A year ago I wrote an essay titled “Heal this land.” The month before I shared the Declaration of Independence in its entirety. The month before that I wrote a piece on loving our neighbors. Some time before that I wrote a piece explaining why my voter registration card says, “Independent”.
I can only speak for myself, but I’m fairly certain that the rest of America is just as tired as I am of the loud divisive minority telling us that we need to be afraid of anyone that isn’t exactly like us. Is our nation in crisis? Absolutely. As long as people are dying because other people see them as “less than”, we are without question in crisis. Do we need to live in fear? Absolutely not.
2 Timothy 1:7 For God has NOT given us a spirit of fear and timidity, but of power, LOVE, and self-discipline. (emphasis mine)
1 John 2:9-11 Anyone who claims to be in the light but hates a brother or sister is still in the darkness. Anyone who loves their brother and sister lives in the light, and there is nothing in them to make them stumble. But anyone who hates a brother or sister is in the darkness and walks around in the darkness. They do not know where they are going, because the darkness has blinded them.
The people who gathered in Charlottesville this weekend to celebrate hate are NOT Christians! They simply cannot be. If you hate ANYONE, you live in the darkness and you are blinded by that darkness.
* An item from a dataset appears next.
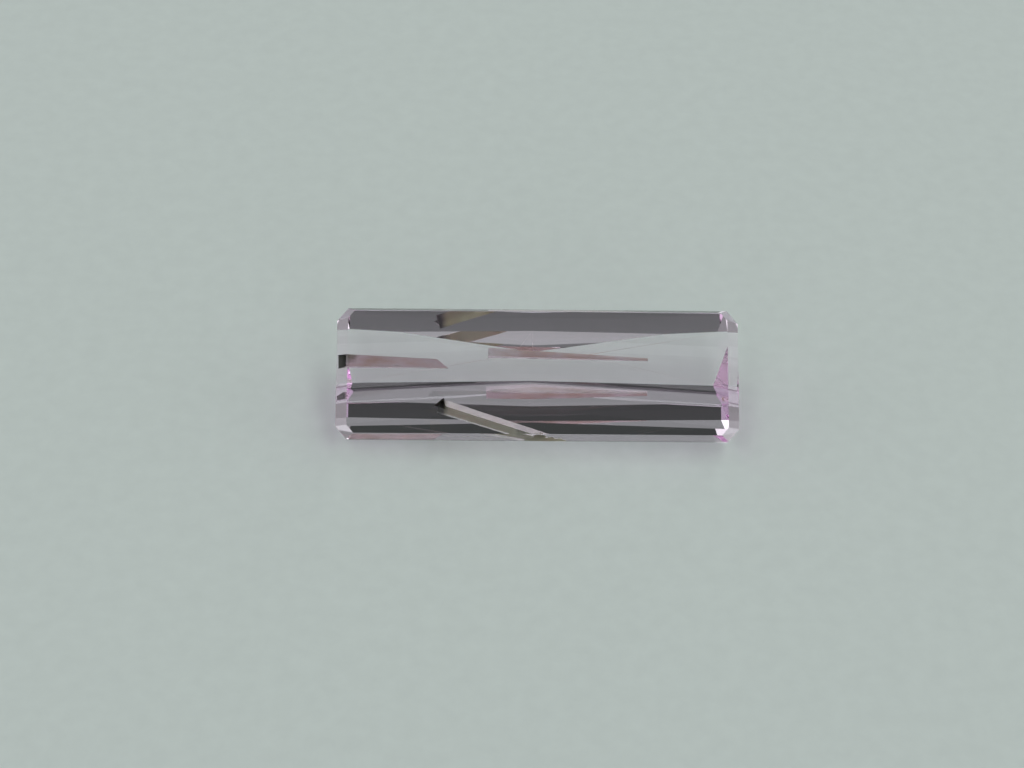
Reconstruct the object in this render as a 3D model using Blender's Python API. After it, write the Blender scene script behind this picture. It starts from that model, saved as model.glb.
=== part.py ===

Mark 12:30-31 And you must love the Lord your God with all your heart, all your soul, all your mind, and all your strength. The second is equally important: ‘LOVE YOUR NEIGHBOR AS YOURSELF. No other commandment is greater than these.”
I wrote this over a year ago, but it bears repeating…
Who’s “your neighbor”? It’s the LGBT family with a child on your son’s baseball team. It’s the Muslim family living at the end of your block. It’s the Republican living to your left and the Democrat living to your right. It’s the gun-owner standing in line with you at the grocery store and the journalist on the mat next to you in your yoga class. Every. Single. Human. Being. Is YOUR NEIGHBOR!
LOVE. THEM. ALL.
E Pluribus Fucking Unum
Out of many…. ONE
Unus fiat ex pluribus = When each person loves the other as much as himself, it makes one out of many.
If you can’t remember that we are ONE, that the entire human race is worthy of being loved, carry a fucking penny in your pocket and read it on occasion.
John Pavlovitz wrote a GREAT post today that pretty much sums up how I feel about the happenings in Charlottesville. That crowd DOES NOT IN ANY WAY REPRESENT ME! What they are doing/have done is HATE. It is RACISM. It is COWARDICE. Why cowardice? Because one of the most courageous things a human can do is to lay down all of their fears and preconceptions and intentionally love people who do not look like them, worship like them, vote like them, or speak the same language as them.
In these United States, we call ourselves “The Land of the FREE and the home of the BRAVE.” It’s time to BE BRAVE, America.
I absofrickinlutely think this needs to go viral. Not pleased with profanity but it is AT heartbroken insanity level.
You’ve said everything that I’ve been feeling but not able to put into words.